# Questions....



## Amerowolf (Apr 11, 2005)

Yeah so today my friend convinced me to start growing. Well I'vee been researching it and it sounds profitable and fun. But I have questions....

1) After you harvest, how do you store the seeds? or does it not matter?

2) How do you keep males from ******* up your females?

3)What do you do with the leaves? or more exact do the leaves get you fucked up too?

Damn, I had more but i forgot them. Meh, that's what being drunk off my ass does though....


----------



## brainwreck (Apr 11, 2005)

1) after the harvest, you store the seeds in a dry, dark space, in that way they can last for years.

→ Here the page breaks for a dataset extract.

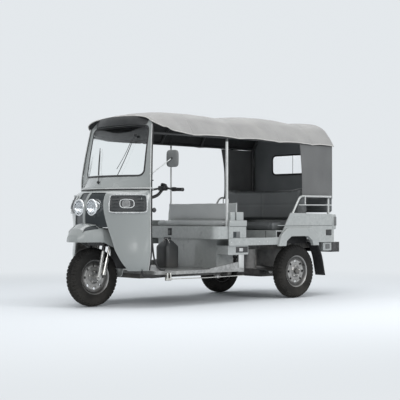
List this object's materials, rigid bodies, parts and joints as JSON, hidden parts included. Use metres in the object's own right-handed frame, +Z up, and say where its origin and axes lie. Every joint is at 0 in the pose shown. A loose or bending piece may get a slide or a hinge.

2) when your plants start flowering, and you can see if it's male ofr female, remove all the males, so they won't get fucked up, but if you want seeds, you need to let them get 'fucked up' 

3) The leaves near buds also contain thc, so let those leaves and branches dry, and make hashish or tincture of them.

greetz


----------



## Amerowolf (Apr 11, 2005)

Thanks! I can go through every grow guide online and none says how to store the seeds...

Anyway, I was thinking about other pot growing things all day in school. One more question. 

Any tips for camoflaging my babies? I think i'm going to put my weed in a bucket and like dig a hole to put the bucket in and put like grass over it. But what I'm worried about is it getting too tall.

it's probaly an inanswerable question, but it's worth a shot.


----------



## Goldie (Apr 11, 2005)

Plant tomatoes or tall flowers around them. Strawberries or runner beans are great, too. And you can top them or supercrop them to keep them short.


----------



## Sun (Apr 22, 2005)

When should you prune your plant to make it bushy? How big should it be? Where exactly?


----------



## brainwreck (Apr 22, 2005)

you can prune it when it's 1 to 2 foot tall, and you need to pinch it off at a internode, don't prune when it's flowering, only in vegetative stage.

greetz


----------



## Taniwha (Apr 22, 2005)

On storing seeds i use a film canister, and that seems to be fine so far.


----------